Regional trajectories
British and Atlantic empires
- In regions such as South Asia, Africa, the Caribbean, and North America, British imperial literature often presented governance as a governance of order and development, while also recording resistance, negotiation, and local adaptation. Authors such as Rudyard Kipling and others contributed durable motifs of duty, empire, and enterprise, which have continued to provoke discussion about legitimacy and consequence. See British Empire.

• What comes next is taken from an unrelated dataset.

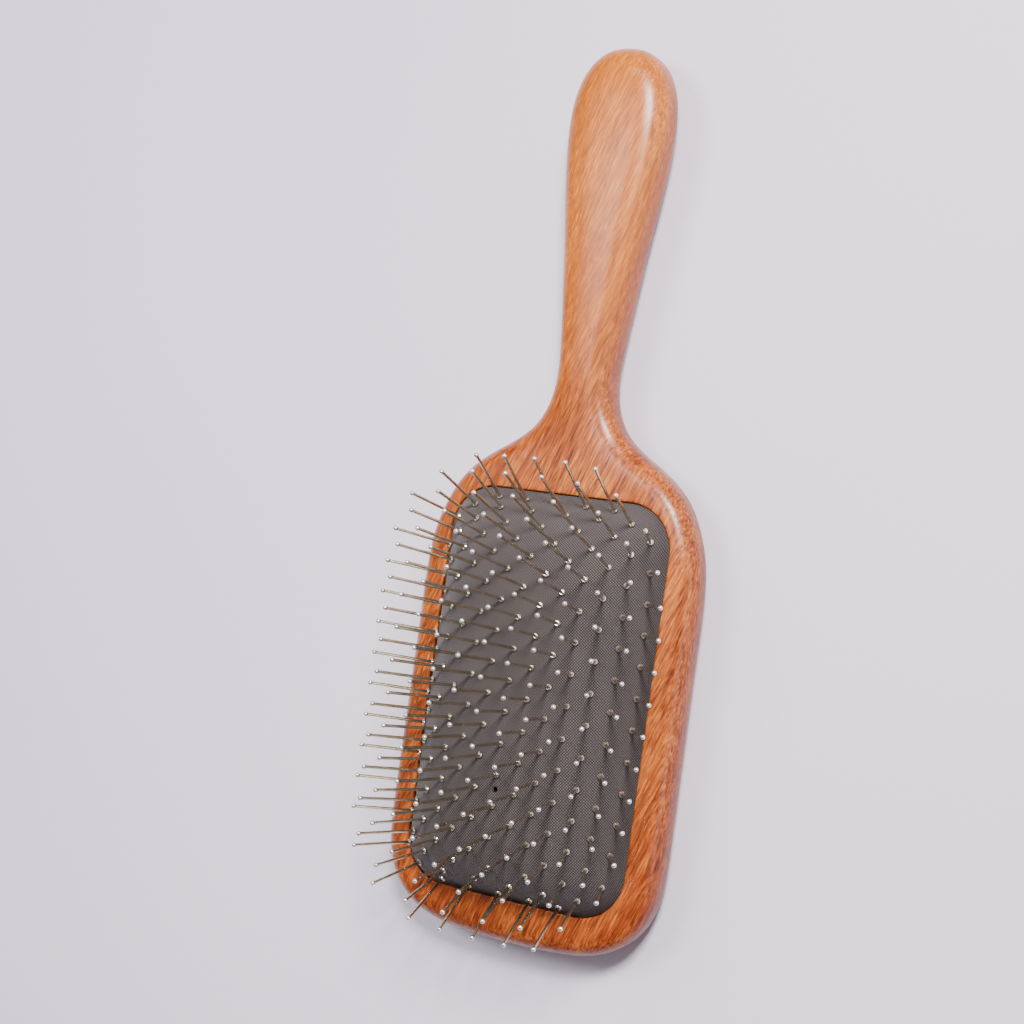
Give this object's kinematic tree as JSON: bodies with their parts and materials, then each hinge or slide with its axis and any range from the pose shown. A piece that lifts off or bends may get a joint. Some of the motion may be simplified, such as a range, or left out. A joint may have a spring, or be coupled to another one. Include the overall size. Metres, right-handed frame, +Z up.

Iberian and French legacies
- Spanish, Portuguese, and French colonial literatures shaped early modern and modern understandings of empire across the Americas, Africa, and Asia. These texts frequently combine religious framing with adventure and administrative detail, creating enduring cultural memories of conquest, settlement, and mission. See Spanish colonization of the Americas, French colonial empire.
The Americas and beyond
- In colonial and post-colonial contexts, indigenous and mixed-heritage voices intersect with European literatures, yielding hybrid forms and debates about memory, restitution, and the meaning of cultural exchange. See American colonization.
Legacy and reception
The colonial literary tradition left a durable imprint on how publics imagined empire, governance, and global encounter. It contributed to the development of national literatures, shaped curricula, and supplied historical materials for later writers and scholars. At the same time, its formulas, stereotypes, and political aims sparked ongoing critique, revision, and re-reading that have influenced modern literary and historical methods. See National literature, Postcolonialism.